> [REQUEST]:
Return only the stretch of the material below that begins with the line containing "for name, shape" and ends with the line containing "LENS = 208.5", exactly; both of those lines belong to it.

> [DATA SUPPLIED]:
>> Start
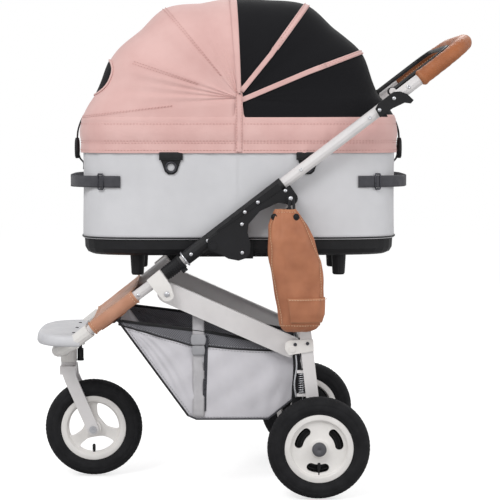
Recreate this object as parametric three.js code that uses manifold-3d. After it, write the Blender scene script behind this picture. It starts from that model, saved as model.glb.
>> End
>> Start
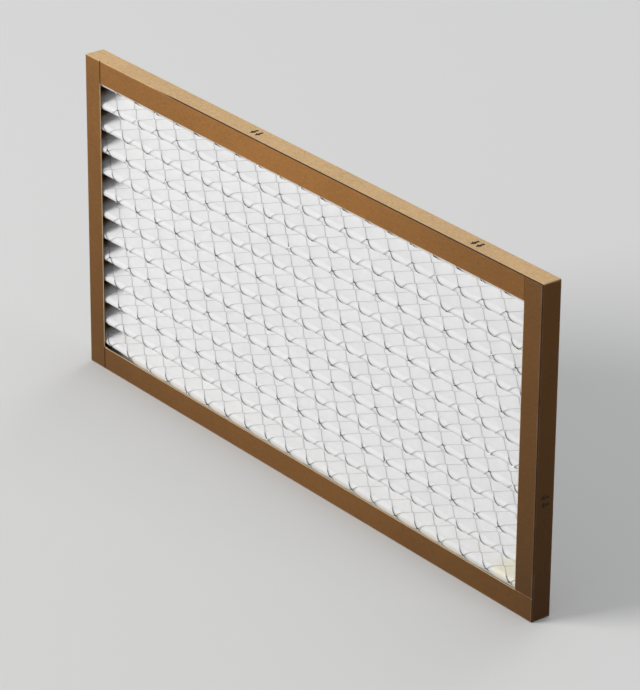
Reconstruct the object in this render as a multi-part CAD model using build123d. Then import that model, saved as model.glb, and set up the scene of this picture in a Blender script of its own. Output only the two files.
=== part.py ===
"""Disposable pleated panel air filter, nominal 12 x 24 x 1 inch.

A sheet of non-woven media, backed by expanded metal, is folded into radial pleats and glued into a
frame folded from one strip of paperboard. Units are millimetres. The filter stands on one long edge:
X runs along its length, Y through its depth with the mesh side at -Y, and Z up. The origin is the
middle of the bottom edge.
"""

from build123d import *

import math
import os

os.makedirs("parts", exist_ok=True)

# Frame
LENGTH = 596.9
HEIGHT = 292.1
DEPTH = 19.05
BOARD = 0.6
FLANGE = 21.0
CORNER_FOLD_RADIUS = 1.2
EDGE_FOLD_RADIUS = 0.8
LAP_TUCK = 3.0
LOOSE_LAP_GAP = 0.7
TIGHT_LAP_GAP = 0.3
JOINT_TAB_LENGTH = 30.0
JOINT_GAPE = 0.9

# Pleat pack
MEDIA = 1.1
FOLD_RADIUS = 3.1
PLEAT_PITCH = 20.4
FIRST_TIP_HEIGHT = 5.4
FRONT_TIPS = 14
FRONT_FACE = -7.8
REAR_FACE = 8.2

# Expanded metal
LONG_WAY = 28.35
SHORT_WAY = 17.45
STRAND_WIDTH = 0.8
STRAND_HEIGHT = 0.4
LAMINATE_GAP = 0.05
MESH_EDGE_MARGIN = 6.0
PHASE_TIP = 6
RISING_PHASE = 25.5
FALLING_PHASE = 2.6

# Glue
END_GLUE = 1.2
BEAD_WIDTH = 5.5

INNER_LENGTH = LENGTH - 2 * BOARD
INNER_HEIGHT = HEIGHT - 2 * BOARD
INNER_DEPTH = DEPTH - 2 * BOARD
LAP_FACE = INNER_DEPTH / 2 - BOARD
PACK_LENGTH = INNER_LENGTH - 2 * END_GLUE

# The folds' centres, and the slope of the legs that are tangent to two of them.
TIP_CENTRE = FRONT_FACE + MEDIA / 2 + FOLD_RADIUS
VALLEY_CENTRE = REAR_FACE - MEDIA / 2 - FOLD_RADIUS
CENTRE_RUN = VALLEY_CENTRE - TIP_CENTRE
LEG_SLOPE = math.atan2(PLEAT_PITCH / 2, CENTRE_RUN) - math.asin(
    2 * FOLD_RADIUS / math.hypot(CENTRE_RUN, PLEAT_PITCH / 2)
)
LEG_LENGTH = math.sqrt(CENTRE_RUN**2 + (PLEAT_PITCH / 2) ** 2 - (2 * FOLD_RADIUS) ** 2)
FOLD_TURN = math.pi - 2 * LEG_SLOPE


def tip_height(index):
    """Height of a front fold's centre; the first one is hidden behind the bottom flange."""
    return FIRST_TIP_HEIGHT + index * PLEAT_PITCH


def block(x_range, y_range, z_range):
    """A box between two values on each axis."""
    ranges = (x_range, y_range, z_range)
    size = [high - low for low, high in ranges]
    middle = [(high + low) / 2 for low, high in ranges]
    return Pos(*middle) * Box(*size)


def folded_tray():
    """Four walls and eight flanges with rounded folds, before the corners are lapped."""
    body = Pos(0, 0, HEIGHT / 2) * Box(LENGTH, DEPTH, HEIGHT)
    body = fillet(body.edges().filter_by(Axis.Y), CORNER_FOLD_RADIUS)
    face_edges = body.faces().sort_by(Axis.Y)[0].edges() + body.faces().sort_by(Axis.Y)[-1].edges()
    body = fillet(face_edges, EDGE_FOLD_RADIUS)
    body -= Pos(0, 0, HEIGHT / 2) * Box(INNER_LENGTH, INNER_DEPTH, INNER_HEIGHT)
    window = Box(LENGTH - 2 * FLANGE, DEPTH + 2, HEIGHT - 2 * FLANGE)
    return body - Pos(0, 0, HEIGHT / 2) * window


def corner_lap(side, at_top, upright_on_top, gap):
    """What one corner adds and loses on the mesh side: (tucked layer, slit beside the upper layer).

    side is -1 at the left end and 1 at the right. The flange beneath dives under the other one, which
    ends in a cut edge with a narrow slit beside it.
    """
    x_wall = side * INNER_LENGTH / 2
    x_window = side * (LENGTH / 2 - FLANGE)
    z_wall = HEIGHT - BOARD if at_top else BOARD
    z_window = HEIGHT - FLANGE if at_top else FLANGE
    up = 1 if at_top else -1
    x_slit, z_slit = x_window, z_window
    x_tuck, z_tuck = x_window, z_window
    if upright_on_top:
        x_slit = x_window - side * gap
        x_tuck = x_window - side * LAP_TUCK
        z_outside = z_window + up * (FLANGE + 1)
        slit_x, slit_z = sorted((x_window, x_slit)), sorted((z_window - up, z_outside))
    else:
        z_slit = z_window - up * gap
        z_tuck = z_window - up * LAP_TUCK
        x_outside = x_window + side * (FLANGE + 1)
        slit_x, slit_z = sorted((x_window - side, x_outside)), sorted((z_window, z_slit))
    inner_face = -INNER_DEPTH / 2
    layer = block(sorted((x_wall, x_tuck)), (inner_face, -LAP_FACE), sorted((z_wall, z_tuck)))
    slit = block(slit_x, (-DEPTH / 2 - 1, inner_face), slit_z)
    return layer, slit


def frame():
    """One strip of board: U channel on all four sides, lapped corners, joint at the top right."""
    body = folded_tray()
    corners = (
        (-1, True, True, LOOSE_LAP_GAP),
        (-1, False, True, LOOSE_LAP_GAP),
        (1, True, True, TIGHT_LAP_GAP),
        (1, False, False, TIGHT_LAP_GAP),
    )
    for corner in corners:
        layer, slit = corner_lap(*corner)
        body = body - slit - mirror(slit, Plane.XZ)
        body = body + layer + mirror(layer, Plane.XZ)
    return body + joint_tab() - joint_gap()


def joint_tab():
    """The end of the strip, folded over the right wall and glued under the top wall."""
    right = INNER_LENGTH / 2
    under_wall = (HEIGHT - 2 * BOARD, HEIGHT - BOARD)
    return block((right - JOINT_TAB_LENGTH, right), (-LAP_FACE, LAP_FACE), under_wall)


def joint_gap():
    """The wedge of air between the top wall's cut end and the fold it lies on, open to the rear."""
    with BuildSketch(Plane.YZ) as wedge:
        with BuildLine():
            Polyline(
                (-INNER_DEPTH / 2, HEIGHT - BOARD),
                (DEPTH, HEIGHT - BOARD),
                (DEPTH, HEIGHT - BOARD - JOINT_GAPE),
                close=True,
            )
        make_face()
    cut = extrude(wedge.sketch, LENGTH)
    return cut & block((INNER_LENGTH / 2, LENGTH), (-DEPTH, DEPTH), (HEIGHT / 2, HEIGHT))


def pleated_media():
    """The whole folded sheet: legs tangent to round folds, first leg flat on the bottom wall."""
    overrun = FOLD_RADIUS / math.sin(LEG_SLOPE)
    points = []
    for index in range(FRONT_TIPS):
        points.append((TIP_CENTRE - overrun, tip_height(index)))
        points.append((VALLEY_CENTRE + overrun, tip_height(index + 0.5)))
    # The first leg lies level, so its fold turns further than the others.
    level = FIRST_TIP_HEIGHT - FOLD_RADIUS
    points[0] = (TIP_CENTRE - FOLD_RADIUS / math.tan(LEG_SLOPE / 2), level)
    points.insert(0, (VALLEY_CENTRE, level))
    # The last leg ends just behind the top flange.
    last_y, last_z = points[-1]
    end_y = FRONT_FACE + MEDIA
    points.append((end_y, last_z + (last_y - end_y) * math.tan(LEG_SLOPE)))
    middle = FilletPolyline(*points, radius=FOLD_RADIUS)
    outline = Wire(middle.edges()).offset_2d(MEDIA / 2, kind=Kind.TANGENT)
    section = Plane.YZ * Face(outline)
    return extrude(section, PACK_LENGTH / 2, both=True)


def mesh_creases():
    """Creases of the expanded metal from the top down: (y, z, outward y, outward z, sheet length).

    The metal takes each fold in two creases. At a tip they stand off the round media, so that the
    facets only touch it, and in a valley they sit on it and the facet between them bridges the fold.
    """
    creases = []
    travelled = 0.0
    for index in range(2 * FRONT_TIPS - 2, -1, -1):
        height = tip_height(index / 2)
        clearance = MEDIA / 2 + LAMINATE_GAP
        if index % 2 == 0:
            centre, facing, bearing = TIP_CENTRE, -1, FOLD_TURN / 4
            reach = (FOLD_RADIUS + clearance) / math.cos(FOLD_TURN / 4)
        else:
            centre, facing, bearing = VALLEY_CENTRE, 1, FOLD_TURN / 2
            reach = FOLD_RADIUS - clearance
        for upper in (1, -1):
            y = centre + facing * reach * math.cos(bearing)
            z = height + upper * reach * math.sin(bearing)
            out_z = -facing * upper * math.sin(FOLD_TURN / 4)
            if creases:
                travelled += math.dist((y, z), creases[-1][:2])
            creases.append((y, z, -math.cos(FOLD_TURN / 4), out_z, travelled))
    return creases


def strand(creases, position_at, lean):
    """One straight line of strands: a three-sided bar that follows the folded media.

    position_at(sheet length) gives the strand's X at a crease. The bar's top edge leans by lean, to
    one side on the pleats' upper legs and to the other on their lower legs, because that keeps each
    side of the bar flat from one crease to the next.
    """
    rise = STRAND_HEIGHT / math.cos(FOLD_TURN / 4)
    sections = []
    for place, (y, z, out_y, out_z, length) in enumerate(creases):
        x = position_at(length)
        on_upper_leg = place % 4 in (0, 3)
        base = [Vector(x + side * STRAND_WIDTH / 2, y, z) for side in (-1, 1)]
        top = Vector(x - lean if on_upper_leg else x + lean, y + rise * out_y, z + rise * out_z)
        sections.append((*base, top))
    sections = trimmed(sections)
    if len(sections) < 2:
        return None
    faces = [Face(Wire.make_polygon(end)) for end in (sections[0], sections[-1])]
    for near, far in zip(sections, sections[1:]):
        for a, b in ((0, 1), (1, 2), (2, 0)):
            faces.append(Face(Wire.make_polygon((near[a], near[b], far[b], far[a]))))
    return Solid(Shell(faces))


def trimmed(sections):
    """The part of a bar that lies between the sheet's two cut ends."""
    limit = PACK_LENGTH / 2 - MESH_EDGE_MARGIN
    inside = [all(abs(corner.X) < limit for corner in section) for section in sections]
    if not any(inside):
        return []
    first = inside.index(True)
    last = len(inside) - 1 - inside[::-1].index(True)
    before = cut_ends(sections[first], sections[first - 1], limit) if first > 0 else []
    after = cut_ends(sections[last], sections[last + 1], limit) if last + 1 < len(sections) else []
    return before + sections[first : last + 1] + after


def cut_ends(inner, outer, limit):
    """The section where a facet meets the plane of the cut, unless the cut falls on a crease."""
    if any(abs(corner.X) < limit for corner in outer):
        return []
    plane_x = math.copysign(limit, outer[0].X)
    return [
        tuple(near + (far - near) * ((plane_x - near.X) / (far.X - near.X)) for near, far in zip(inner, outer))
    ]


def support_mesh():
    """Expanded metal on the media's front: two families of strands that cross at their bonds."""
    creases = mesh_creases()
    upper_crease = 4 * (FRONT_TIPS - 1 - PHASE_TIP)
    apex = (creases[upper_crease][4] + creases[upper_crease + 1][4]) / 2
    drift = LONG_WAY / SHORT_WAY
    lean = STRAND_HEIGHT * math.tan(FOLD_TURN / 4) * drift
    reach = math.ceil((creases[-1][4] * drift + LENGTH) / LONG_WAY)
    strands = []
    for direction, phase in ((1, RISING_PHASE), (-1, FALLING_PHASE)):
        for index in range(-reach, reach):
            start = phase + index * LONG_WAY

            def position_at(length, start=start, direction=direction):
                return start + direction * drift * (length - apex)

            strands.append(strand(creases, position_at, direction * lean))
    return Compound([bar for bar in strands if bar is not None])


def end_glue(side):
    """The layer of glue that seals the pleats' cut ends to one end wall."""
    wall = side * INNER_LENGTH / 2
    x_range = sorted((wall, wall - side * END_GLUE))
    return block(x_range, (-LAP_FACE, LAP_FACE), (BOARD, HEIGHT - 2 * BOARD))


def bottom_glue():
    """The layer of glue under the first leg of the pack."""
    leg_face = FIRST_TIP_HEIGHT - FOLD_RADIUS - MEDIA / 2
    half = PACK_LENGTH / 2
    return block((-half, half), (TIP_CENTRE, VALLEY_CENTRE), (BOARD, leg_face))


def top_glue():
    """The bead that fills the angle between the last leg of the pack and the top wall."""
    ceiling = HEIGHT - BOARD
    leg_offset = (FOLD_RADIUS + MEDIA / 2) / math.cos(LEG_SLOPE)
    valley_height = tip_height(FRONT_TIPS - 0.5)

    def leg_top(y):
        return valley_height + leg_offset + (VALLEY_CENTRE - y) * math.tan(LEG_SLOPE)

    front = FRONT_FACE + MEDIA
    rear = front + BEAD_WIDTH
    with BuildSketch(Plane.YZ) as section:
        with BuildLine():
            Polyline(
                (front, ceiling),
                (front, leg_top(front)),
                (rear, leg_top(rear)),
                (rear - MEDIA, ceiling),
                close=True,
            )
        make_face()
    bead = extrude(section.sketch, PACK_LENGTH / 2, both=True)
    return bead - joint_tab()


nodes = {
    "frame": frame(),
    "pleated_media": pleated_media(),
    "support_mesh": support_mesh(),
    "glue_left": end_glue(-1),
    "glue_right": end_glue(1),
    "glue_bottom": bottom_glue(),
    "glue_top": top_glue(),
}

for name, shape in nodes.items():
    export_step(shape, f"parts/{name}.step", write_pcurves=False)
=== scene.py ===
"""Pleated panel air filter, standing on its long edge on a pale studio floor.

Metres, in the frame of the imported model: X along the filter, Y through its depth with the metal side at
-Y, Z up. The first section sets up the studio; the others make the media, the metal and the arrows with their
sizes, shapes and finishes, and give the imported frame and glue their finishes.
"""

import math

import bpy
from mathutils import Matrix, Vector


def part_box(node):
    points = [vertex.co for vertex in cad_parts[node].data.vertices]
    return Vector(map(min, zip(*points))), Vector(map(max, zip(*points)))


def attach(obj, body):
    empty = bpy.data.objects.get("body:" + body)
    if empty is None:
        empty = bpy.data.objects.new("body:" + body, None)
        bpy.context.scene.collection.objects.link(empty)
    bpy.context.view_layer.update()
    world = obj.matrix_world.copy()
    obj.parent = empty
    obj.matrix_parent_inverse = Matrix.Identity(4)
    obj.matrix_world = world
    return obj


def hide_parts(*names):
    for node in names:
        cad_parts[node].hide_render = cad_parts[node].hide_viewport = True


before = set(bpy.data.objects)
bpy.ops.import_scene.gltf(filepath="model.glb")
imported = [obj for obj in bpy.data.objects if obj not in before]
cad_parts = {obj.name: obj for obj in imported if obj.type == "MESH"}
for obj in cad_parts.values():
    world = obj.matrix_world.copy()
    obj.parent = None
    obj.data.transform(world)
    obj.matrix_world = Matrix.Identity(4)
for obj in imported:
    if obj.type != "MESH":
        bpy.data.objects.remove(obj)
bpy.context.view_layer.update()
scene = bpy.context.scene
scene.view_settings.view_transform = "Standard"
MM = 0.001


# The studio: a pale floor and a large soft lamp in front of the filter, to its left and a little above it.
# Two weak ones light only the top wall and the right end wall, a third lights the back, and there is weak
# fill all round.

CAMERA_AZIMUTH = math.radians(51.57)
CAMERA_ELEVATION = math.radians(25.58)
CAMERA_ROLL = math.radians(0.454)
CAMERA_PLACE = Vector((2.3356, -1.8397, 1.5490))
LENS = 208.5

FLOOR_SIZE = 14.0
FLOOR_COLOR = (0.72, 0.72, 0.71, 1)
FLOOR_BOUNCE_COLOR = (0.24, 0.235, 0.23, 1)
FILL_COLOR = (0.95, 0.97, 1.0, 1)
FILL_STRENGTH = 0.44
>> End
> [RESPONSE TO THE TASK]:
for name, shape in nodes.items():
    export_step(shape, f"parts/{name}.step", write_pcurves=False)
=== scene.py ===
"""Pleated panel air filter, standing on its long edge on a pale studio floor.

Metres, in the frame of the imported model: X along the filter, Y through its depth with the metal side at
-Y, Z up. The first section sets up the studio; the others make the media, the metal and the arrows with their
sizes, shapes and finishes, and give the imported frame and glue their finishes.
"""

import math

import bpy
from mathutils import Matrix, Vector


def part_box(node):
    points = [vertex.co for vertex in cad_parts[node].data.vertices]
    return Vector(map(min, zip(*points))), Vector(map(max, zip(*points)))


def attach(obj, body):
    empty = bpy.data.objects.get("body:" + body)
    if empty is None:
        empty = bpy.data.objects.new("body:" + body, None)
        bpy.context.scene.collection.objects.link(empty)
    bpy.context.view_layer.update()
    world = obj.matrix_world.copy()
    obj.parent = empty
    obj.matrix_parent_inverse = Matrix.Identity(4)
    obj.matrix_world = world
    return obj


def hide_parts(*names):
    for node in names:
        cad_parts[node].hide_render = cad_parts[node].hide_viewport = True


before = set(bpy.data.objects)
bpy.ops.import_scene.gltf(filepath="model.glb")
imported = [obj for obj in bpy.data.objects if obj not in before]
cad_parts = {obj.name: obj for obj in imported if obj.type == "MESH"}
for obj in cad_parts.values():
    world = obj.matrix_world.copy()
    obj.parent = None
    obj.data.transform(world)
    obj.matrix_world = Matrix.Identity(4)
for obj in imported:
    if obj.type != "MESH":
        bpy.data.objects.remove(obj)
bpy.context.view_layer.update()
scene = bpy.context.scene
scene.view_settings.view_transform = "Standard"
MM = 0.001


# The studio: a pale floor and a large soft lamp in front of the filter, to its left and a little above it.
# Two weak ones light only the top wall and the right end wall, a third lights the back, and there is weak
# fill all round.

CAMERA_AZIMUTH = math.radians(51.57)
CAMERA_ELEVATION = math.radians(25.58)
CAMERA_ROLL = math.radians(0.454)
CAMERA_PLACE = Vector((2.3356, -1.8397, 1.5490))
LENS = 208.5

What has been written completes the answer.